Restate word for word the lines of the data below, from the first through the one that has "are in millimetres.".

============

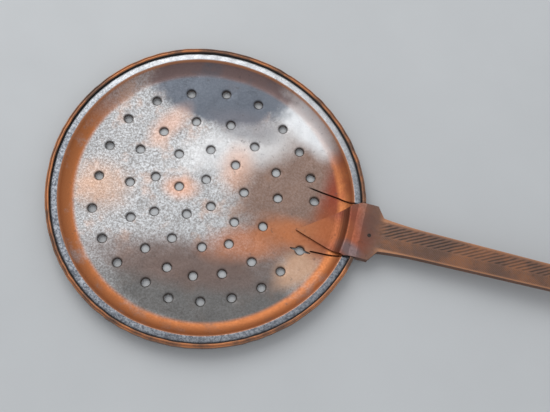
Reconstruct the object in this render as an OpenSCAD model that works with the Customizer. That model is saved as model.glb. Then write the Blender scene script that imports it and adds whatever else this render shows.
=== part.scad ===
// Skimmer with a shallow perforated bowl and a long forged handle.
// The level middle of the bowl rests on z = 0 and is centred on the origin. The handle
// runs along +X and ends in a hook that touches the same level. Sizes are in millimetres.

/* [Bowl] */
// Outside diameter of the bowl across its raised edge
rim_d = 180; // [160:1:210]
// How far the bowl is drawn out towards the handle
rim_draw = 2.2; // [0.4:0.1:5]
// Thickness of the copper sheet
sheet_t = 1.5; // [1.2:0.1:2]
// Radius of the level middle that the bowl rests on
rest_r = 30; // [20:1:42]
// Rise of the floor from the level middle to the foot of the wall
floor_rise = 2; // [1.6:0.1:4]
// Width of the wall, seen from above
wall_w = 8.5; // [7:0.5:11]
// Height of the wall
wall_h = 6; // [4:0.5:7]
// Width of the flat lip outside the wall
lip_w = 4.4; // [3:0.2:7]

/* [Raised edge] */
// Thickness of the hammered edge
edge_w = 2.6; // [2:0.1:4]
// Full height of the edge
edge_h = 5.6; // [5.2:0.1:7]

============

Correct result:
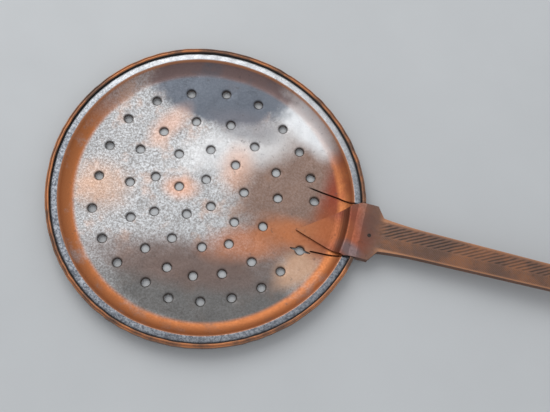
Reconstruct the object in this render as an OpenSCAD model that works with the Customizer. That model is saved as model.glb. Then write the Blender scene script that imports it and adds whatever else this render shows.
=== part.scad ===
// Skimmer with a shallow perforated bowl and a long forged handle.
// The level middle of the bowl rests on z = 0 and is centred on the origin. The handle
// runs along +X and ends in a hook that touches the same level. Sizes are in millimetres.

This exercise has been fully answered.